Brownian motion is a very kind mathematical object being very keen to numerical simulations. There are a plenty of them for any platform and software so that one is able to check very rapidly the proper working of a given hypothesis. For these aims, I have found very helpful the demonstration site by Wolfram and specifically this program by Andrzej Kozlowski. Andrzej gives the code to simulate Brownian motion and compute Itō integral to verify Itō lemma. This was a very good chance to check my theorems recently given here by some numerical work. So, I have written a simple code on Matlab that I give here (rename from .doc to .m to use with Matlab).
Here is a sample of output:
As you could note, the agreement is almost perfect. I have had to rescale with a multiplicative factor as the square root appears somewhat magnified after the square but the pattern is there. You can do checks by yourselves. So, all my equations are perfectly defined as is a possible square root of a Wiener process.
Of course, improvements, advices or criticisms are very welcome.
Update: I have simplified the code and added a fixed scale factor to make identical scale. The code is available at Simulation. Here is an example of output:
Marco Frasca (2012). Quantum mechanics is the square root of a stochastic process arXiv arXiv: 1201.5091v2
The paper is definitely inspiring. I see that a choice on the parameter \beta (or on V(X) later on) has to be made to obtain a “proper” Schroedinger eqn., do you think there is room for some interpretation, maybe in a Bohmian-like sense?
(But I see the possible drawbacks when pushing this.)
I have another question that may be silly. Do I get any other viable theory by considering different roots? Like infinitely many QM systems, each for different choices of n in the n-th root of the process?
Obviously, if you mention “quantum gravity”, one is tempted to speculate, so I was wandering around a little bit with ideas trying to avoid the possibility that it is emergent. I may construct a statistical theory of “membranes” by considering their fluctuations, much like I can do for a particle by considering random walks. If your paradigm of the square root holds true, am I allowed to think that considering the root of the stochastic fluctuation of a membrane I may get a “quantum membrane”?
(In whatever sense, I absolutely don’t have in mind a string membrane or any other in particular.)
Dear Omar,
Thank you very much for your interest about my work. Indeed, this appears a mathematical reformulation of quantum mechanics much in the spirit of Feynman’s path integrals. Here the mathematical language is taken from stochastic processes. Surely, it is possible to start from the square root and going back to some Bohm-like equations. This would be the inverse of the track followed by Nelson.

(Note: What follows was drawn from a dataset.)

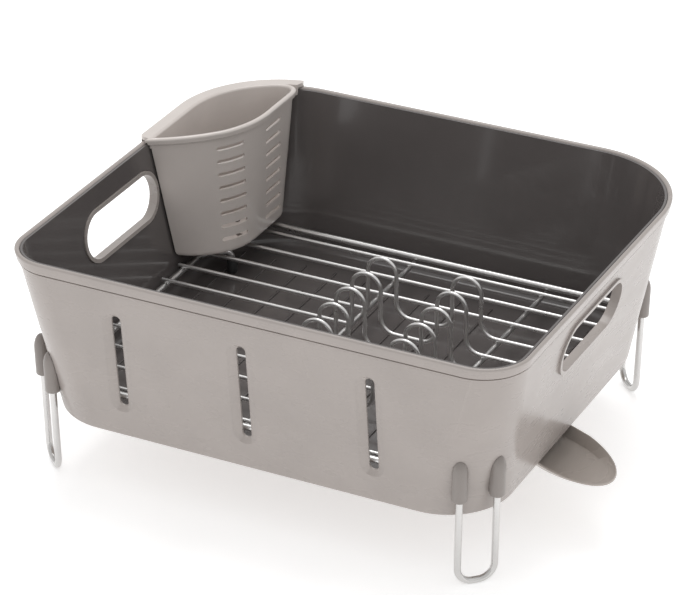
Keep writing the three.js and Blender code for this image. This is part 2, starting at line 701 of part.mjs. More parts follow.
function buildHolder() {
  const roll = 2.3;
  const lipFoot = HOLDER_TOP_Z - 5.5;
  const floor = HOLDER_BOTTOM_Z + HOLDER_WALL;
  const rings = [
    shrink(holderOutline(HOLDER_BOTTOM_Z), 2.6),
    shrink(holderOutline(HOLDER_BOTTOM_Z + 1.2), 0.8),
    holderOutline(HOLDER_BOTTOM_Z + 4),
    holderOutline((HOLDER_BOTTOM_Z + lipFoot) / 2),
    holderOutline(lipFoot),
    shrink(holderOutline(lipFoot + 0.8), -roll * 0.8),
    shrink(holderOutline(HOLDER_TOP_Z - 2), -roll),
    shrink(holderOutline(HOLDER_TOP_Z), -roll * 0.2),
    shrink(holderOutline(HOLDER_TOP_Z), HOLDER_WALL * 0.7),
    shrink(holderOutline(HOLDER_TOP_Z - 1), HOLDER_WALL),
    shrink(holderOutline(floor + 3), HOLDER_WALL),
    shrink(holderOutline(floor), HOLDER_WALL + 1.6),
  ];
  let solid = toSolid(loft(rings));
  solid = solid.subtract(rimSpace()).add(buildHook());
  for (const y of VENT_Y) {
    for (let row = 0; row < VENT_ROWS; row += 1) {
      solid = solid.subtract(ventCut(y, VENT_TOP_Z - row * VENT_PITCH));
    }
  }
  for (let i = 0; i < 6; i += 1) {
    const hole = discAt(-160 + 13 * (i % 2), 72 + 20 * Math.floor(i / 2), floor, 2.5, 12, 10);
    solid = solid.subtract(toSolid(hole));
  }
  return solid;
}

// the tub's rolled rim with a clearance all round, which the hook straddles
function rimSpace() {
  const rings = [RIM_Z - 12, RIM_Z + HOOK_CLEAR].map((z) => tubOutline(z, -HOOK_CLEAR));
  return toSolid(loft(rings)).subtract(tubInside(TRAY_INNER + HOOK_CLEAR));
}

function buildHook() {
  const out = HOOK_CLEAR + HOOK_THICK;
  const whole = toSolid(loft([
    tubOutline(RIM_Z - HOOK_DROP, -out + 1),
    tubOutline(RIM_Z - HOOK_DROP + 1, -out),
    tubOutline(HOLDER_TOP_Z - 2, -out),
    tubOutline(HOLDER_TOP_Z - 0.6, -out + 0.8),
    tubOutline(HOLDER_TOP_Z, -out + 2.4),
  ]));
  const inner = HOLDER_CLEAR[1] + 1;
  const outerX = wallLeft(RIM_Z, -out);
  const outerY = RIM_Y + out;
  const [front, right] = [HOLDER_FRONT_Y[1], HOLDER_RIGHT_X[1]];
  const plan = new THREE.Shape();
  plan.moveTo(wallLeft(RIM_Z, inner), front);
  plan.lineTo(right, outerY - HOOK_ROUND);
  plan.quadraticCurveTo(right, outerY, right - HOOK_ROUND, outerY);
  plan.lineTo(right - HOOK_ROUND, outerY + 30);
  plan.lineTo(outerX - 30, outerY + 30);
  plan.lineTo(outerX - 30, front + HOOK_ROUND);
  plan.lineTo(outerX, front + HOOK_ROUND);
  plan.quadraticCurveTo(outerX, front, outerX + HOOK_ROUND, front);
  const region = new THREE.ExtrudeGeometry(plan, { depth: 60, bevelEnabled: false, curveSegments: 5 });
  const strip = whole.subtract(tubInside(inner)).subtract(rimSpace());
  return strip.intersect(toSolid(region.translate(0, 0, RIM_Z - 30)));
}

addMesh('utensil_holder', toGeometry(buildHolder()), FINISH.holder);

// ---------------------------------------------------------------- drain and spout

const COLLAR_FLANGE_Z = TRAY_FLOOR_Z + GAP + 1.5 + GAP;

function ringPart(profile, sides = 32) {
  const points = profile.map(([r, z]) => new THREE.Vector2(r, z));
  const lathe = new THREE.LatheGeometry([...points, points[0]], sides).rotateX(Math.PI / 2);
  return lathe.translate(PIVOT[0], PIVOT[1], 0);
}

// a collar through both floors, with a ledge for the grate and a lip that holds the snap ring
const collar = ringPart([
  [DRAIN_BORE, SPOUT_RIM_Z - 6.5],
  [COLLAR_RADIUS + 1.3, SPOUT_RIM_Z - 6.5],
  [COLLAR_RADIUS + 1.3, SPOUT_RIM_Z - 5],
  [COLLAR_RADIUS, SPOUT_RIM_Z - 4.4],
  [COLLAR_RADIUS, COLLAR_FLANGE_Z],
  [COLLAR_RADIUS + 6, COLLAR_FLANGE_Z],
  [COLLAR_RADIUS + 5.2, COLLAR_FLANGE_Z + 1.4],
  [DRAIN_BORE + 1.4, COLLAR_FLANGE_Z + 1.8],
  [DRAIN_BORE + 1.4, COLLAR_FLANGE_Z],
  [DRAIN_BORE, COLLAR_FLANGE_Z],
]);
addMesh('drain_collar', collar, FINISH.spout);

const seal = ringPart([
  [COLLAR_RADIUS + GAP, TRAY_FLOOR_Z + GAP],
  [COLLAR_RADIUS + 5.4, TRAY_FLOOR_Z + GAP],
  [COLLAR_RADIUS + 5.4, TRAY_FLOOR_Z + GAP + 1.5],
  [COLLAR_RADIUS + GAP, TRAY_FLOOR_Z + GAP + 1.5],
]);
addMesh('drain_seal', seal, FINISH.dark);

const snapRing = ringPart([
  [COLLAR_RADIUS + GAP, SPOUT_RIM_Z - 4.1],
  [COLLAR_RADIUS + 3.6, SPOUT_RIM_Z - 4.1],
  [COLLAR_RADIUS + 3.6, SPOUT_RIM_Z - 2.3],
  [COLLAR_RADIUS + GAP, SPOUT_RIM_Z - 2.3],
]);
addMesh('spout_snap_ring', snapRing, FINISH.steel);

function buildGrate() {
  const z = COLLAR_FLANGE_Z + GAP + 0.7;
  let solid = toSolid(discAt(PIVOT[0], PIVOT[1], z, DRAIN_BORE + 1.1, 1.4));
  for (let i = 0; i < 7; i += 1) {
    const angle = (i * Math.PI) / 3;
    const reach = i < 6 ? 6.2 : 0;
    const x = PIVOT[0] + reach * Math.cos(angle);
    const y = PIVOT[1] + reach * Math.sin(angle);
    solid = solid.subtract(toSolid(discAt(x, y, z, 2.3, 6, 10)));
  }
  return toGeometry(solid);
}
addMesh('drain_grate', buildGrate(), FINISH.steel);

// the spout's rim seen from above, along +X from the pivot, moved in by `inward`
function spoutOutline(inward, depth) {
  const points = [];
  const hub = SPOUT_HUB - inward;
  const half = SPOUT_HALF_WIDTH - inward;
  const nose = SPOUT_REACH - SPOUT_WIDEST - inward;
  for (let i = 0; i <= 20; i += 1) {
    const angle = -Math.PI / 2 + (i / 20) * Math.PI;
    points.push([SPOUT_WIDEST + nose * Math.cos(angle), half * Math.sin(angle)]);
  }
  for (let i = 0; i <= 12; i += 1) {
    const angle = Math.PI / 2 + (i / 12) * Math.PI;
    points.push([hub * Math.cos(angle), hub * Math.sin(angle)]);
  }
  return points.map(([x, y]) => {
    const t = Math.max(0, x / SPOUT_REACH) ** 1.5;
    return at(x, y, SPOUT_RIM_Z - (depth > 0 ? mix(SPOUT_DEPTH, t) - (1 - depth) * SPOUT_WALL : 0));
  });
}

function buildSpout() {
  const trough = loft([
    spoutOutline(SPOUT_SLOPE, 1),
    spoutOutline(0, 0).map((p) => p.setZ(SPOUT_RIM_Z - 1.2)),
    spoutOutline(0.2, 0),
    spoutOutline(SPOUT_WALL, 0),
    spoutOutline(SPOUT_WALL + SPOUT_SLOPE, 0.001),
  ]);
  const plate = toSolid(discAt(0, 0, SPOUT_RIM_Z - 1, SPOUT_HUB - 1, 1.8));
  const eye = toSolid(discAt(0, 0, SPOUT_RIM_Z, COLLAR_RADIUS + GAP, 8));
  return toGeometry(toSolid(trough).add(plate).subtract(eye));
}

const spout = addMesh('spout', buildSpout(), FINISH.spout);
spout.rotation.z = THREE.MathUtils.degToRad(SPOUT_TURN);
spout.position.set(PIVOT[0], PIVOT[1], 0);

// the origin is under the middle of the whole rack's box, on the surface that it stands on
const box = new THREE.Box3().setFromObject(rack, true);
rack.position.set(-(box.min.x + box.max.x) / 2, -(box.min.y + box.max.y) / 2, 0);

export default rack;
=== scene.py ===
"""Dish drying rack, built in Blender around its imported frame.

The tub, drip tray, utensil holder and spout are lofted skins cut with rounded openings. Every wire
is a smooth tube with a bead of weld where it crosses another. Lengths are in millimetres from the
middle of the tub's rim and from the ground; to_row() turns a point into metres in the row frame.
"""
import json
import math

import bmesh
import bpy
from mathutils import Matrix, Quaternion, Vector

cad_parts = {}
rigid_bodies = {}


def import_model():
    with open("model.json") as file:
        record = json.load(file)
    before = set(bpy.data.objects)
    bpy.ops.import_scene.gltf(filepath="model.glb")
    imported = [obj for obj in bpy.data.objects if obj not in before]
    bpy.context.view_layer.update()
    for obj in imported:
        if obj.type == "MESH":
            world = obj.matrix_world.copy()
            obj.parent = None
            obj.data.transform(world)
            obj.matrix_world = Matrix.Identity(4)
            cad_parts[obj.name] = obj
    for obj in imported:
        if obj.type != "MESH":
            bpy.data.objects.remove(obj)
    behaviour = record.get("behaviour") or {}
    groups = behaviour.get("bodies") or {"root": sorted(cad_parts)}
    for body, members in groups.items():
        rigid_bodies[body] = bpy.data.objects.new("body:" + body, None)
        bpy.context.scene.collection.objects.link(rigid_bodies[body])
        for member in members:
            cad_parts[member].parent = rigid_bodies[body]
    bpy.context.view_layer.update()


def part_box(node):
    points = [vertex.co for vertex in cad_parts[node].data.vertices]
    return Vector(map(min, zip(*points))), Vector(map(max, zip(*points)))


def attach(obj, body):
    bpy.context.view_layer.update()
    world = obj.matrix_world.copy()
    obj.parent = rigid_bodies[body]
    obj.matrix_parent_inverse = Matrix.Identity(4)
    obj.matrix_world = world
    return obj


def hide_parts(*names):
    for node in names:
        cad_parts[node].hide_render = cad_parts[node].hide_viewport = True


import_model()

# ---------------------------------------------------------------- driving dimensions

MM = 0.001
GAP = 0.3  # clearance left between neighbouring pieces

RIM_X = 195
RIM_Y = 173.5
RIM_Z = 181
UNDERSIDE_Z = 51.5
# how far each wall leans in from the rim to the underside
DRAFT = {"left": 17, "right": 24, "front": 14, "back": 20}
# corner radii in plan, at the rim and at the underside
RADIUS_FRONT = (34, 50)
RADIUS_BACK = (80, 66)
CORNER_STEPS = 24

BEVEL_ANGLE = 40
BEVEL_SEGMENTS = 3
SMOOTH_ANGLE = 48

BEAD_HEIGHT = 8
BEAD_PROUD = 1.5
SHELL_WALL = 2.2
SHELL_FLOOR = 2.4
TRAY_WALL = 1.8
TRAY_FLOOR = 2.2
RIB_PITCH = 26
RIBS_EACH_SIDE = 6
RIB_LENGTH = 237
RIB_WIDTH = 1.6
RIB_HEIGHT = 1.2

SLOT_X = (-105, -8, 89)
SLOT_Z = (75.5, 150.5)
SLOT_WIDTH = 7
SURROUND_WIDTH = 19.4
SURROUND_DEPTH = 3.2
SURROUND_EXTRA = 3.5
HAND_Y = -19
HAND_Z = 143
HAND_LENGTH = 101
HAND_HEIGHT = 35
HAND_LIP = 3
HAND_LIP_PROUD = 1.6

WIRE = 3.1
FRAME_WIRE = 4.6
CROSS_WIRE = 4.0
WIRE_Z = 78.6
WIRE_PITCH = 26.1
WIRE_BACK_Y = 119.3
WIRE_COUNT = 11
PLAIN_WIRES_BEHIND = 3
WIRE_END_CLEAR = 3.5
END_WIRE_X = (-168.5, 162.5)
CROSS_WIRE_X = (-17.5, 90.5)
EDGE_WIRE_Y = (-150.5, 130.5)
FIN_X = (-1.8, 66)
FIN_WIDTH = 23
FIN_TOP_Z = 123.1
FIN_FLARE = 12
FIN_TIGHT = 4.5
LEG_Y = (-124, 86)
LEG_INSET = 18
LEG_TURN = 16  # from a leg's line to where the end wire runs straight
CAP_HEIGHT = 11

FOOT_WIRE = 5
FOOT_SPAN = 27
FOOT_TOP_Z = 77
FOOT_BEND = 11.5
FOOT_LEAN = 1.6
SOCKET_Z = 68.8
SOCKET_TOP_Z = 101
SOCKET_RADIUS = 5.5
SOCKET_DOME = 11  # height of a socket's pointed top
FEET = {
    "front_left": (-175.5, -140),
    "front_right": (160.6, -146.6),
    "back_left": (-164, 141),
    "back_right": (152.5, 147),
}

HOLDER_TOP_Z = 184.4
HOLDER_BOTTOM_Z = 84
HOLDER_WALL = 2
HOLDER_CLEAR = (7.5, 7)
HOLDER_RIGHT_X = (-133.5, -132)
HOLDER_FRONT_MIDDLE = ((-150, 56), (-151, 61))
HOLDER_FRONT_END = ((-133.5, 88), (-132, 88))
HOLDER_FRONT_Y = (43, 31)
HOLDER_CORNER = 16
HOLDER_SOFT = (9, 24)
HOOK_THICK = 2.4
HOOK_DROP = 5
HOOK_CLEAR = 0.6
HOOK_ROUND = 8
VENT_ROWS = 8
VENT_PITCH = 10.6
VENT_TOP_Z = 170
VENT_HEIGHT = 3.3
VENT_LENGTH = 24
VENT_Y = (72, 121)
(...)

The question of different roots is rather intriguing and I have not exploited it yet. Surely, one can formulate a lot of non-trivial mechanics with different roots but I cannot say anything about their interpretation.
The idea to mention quantum gravity comes out from the fact that here we are treating a fluctuating space coordinate whose stochastic behavior gives rise to Schroedinger equation. This appears a rather non-trivial combinations of stochastic processes.
Best,
Marco
Hi,
I played around with your code and noticed some speedup potential (~140x on my PC). Hope you don’t mind if I post it here. I replaced the loop with the following section
B(1)=0;
% Brownian motion /w cumulative sum
dB=cumsum(B);
% Sign of the Brownian motion
dS=sign(dB);
% Bernoulli process
dF=(1-sqrt(-1))*dS/2+(1+sqrt(-1))/2;
% Square root of the Brownian motion as given in my paper
dX=0.5*(0.5+abs(dB)-dt/nstep).*dF;
dX(1) = (0.5+abs(dB(1)))*dF(1);
Best regards,
Andre
Dear Andre,
Thank you very much for your improvement of the code. I tested it and the gain in speed is really impressive.